World's largest, well-preserved Maar volcano group found in Inner Mongolia
Maar volcano groups found in Zhuozi county in Ulanqab League in North China’s Inner Mongolia autonomous region [Photo/http://news.cctv.com]
One of the world's rarest Maar volcano groups was found in Zhuozi county in Ulanqab League in North China’s Inner Mongolia autonomous region, news agency Xinhua reported on Jan 8.
Professor Ding Yi's team from Hebei GEO University recently published a related paper in the Journal Geological Review to introduce the discovery.

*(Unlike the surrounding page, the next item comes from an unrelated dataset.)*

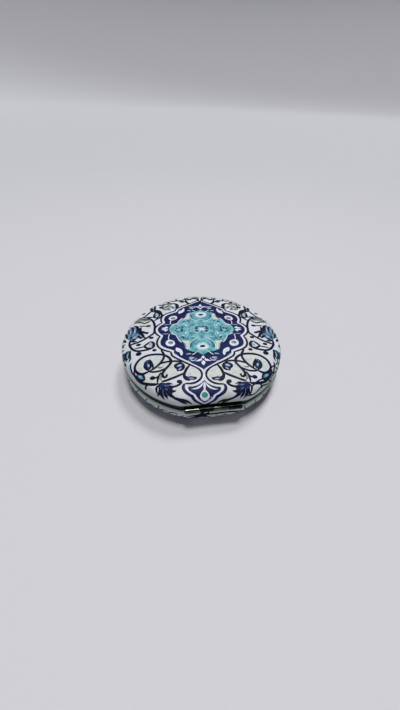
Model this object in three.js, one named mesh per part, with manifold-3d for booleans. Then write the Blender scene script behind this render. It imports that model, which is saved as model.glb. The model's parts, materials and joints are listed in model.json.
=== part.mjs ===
// A round pocket mirror: two padded, leather-covered halves on plated rims, joined by a four-knuckle hinge.
// Millimetres, +Z up. The origin is the centre of the flat that the base rests on.
// The hinge is on the -Y side and the push button on the +Y side. Both halves use the same pressings: the base
// is the lid's set turned half a turn about Y, so its pieces are drawn once, with z as their depth, the distance
// from the parting plane between the closed halves.
import * as THREE from "three";
import { mergeVertices } from "three/addons/utils/BufferGeometryUtils.js";
import Module from "manifold-3d";

// Overall sizes
const rimRadius = 35;
const coverStandsOut = 0.5; // leather past the rim, measured on the radius
const halfThickness = 9.25; // parting plane to the flat of one half
const flatRadius = 12; // the flat that a half rests on
const crownRound = 2.6; // exponent of the dome's curve across, higher is squarer
const crownSide = 4.4; // exponent of the dome's curve in depth, higher is fuller
const sideSteps = 1.7; // how much closer the dome's steps are on its side, 1 is even
const hingeBand = 5; // width of a domed piece's outer band that runs straight along the hinge
const partingGap = 0.3; // between the closed rims
const roundSegments = 48;
const smallSegments = 12;

// Sheet and layer thicknesses
const rimSheet = 0.4;
const rimWall = 0.5;
const leather = 0.8;
const foamSide = 0.55;
const foamCorner = 0.4; // least foam between the leather and the pan's corner
const panSheet = 0.5;
const panCorner = 1.8;
const seat = 0.05; // glue line or press fit between pieces of one half
const cutPast = 1; // how far a cut runs past what it cuts

// Mirrors
const rimBorder = 6.5; // width of the plated border round the glass
const mirrorLip = 0.8; // how far the rim covers the glass
const glass = 1.8;
const glassBevel = 0.2;
const magnifierCurve = 600; // radius of the concave glass, which doubles a face at 150
const adhesiveInset = 1.8; // glass past its adhesive

// Hinge
const knuckleCount = 4;
const knuckleLength = 5.25;
const knuckleGap = 0.25;
const hingeMargin = 1.6; // straight edge past the barrel, each side
const pinClearance = 0.05;
const pinHeadRim = 0.25; // pin head past the pin
const pinHead = 0.5;
const pinCrown = 0.2; // edge of a pin head, peened over
const barrelClearance = 0.1; // between the barrel and the straight edge
const leafSheet = 0.5;
const curlEnd = 15; // degrees, where the rolled sheet of a knuckle stops short of its own leaf
const leafRivetSpread = 14;
const leafRivetRadius = 0.45;
const leafRivetHead = 0.35; // round head past the shank
const leafRivetRise = 0.3; // height of the round head
const countersink = 0.3; // depth of the leaf rivets' flush heads in the pan wall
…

A Maar is a low-relief, broad volcanic crater formed by shallow explosive eruptions. The explosions are usually caused by the heating and boiling of groundwater when magma invades the groundwater table. Maars often fill with water to form a lake.
Maar is named after a negative terrain volcano in Eifel in Germany, which is the first Maar volcano group found and recognized in the world. Local residents call the small lake formed by this crater the "Maar".
In his paper, Ding pointed out that the newly founded Maar volcano group is the largest and most well-preserved in the world in terms of its scale and preservation.
The volcano group in Zhuozi is huge and dense. There are more than 100 craters within a 180 square kilometers radius and most of which are 100 to 400 meters in diameter.
According to statistics and measurement, there are 116 craters with a diameter greater than 50 m and the depth of the craters is 20-25 meters.
In addition, the caprock Hanoiba olive basalt is widely distributed in this area. Its formation date is 33 million to 9.4 million years ago, which means that the formation of this Maar volcano group was later than the time when Hanoiba olive basalt was formed.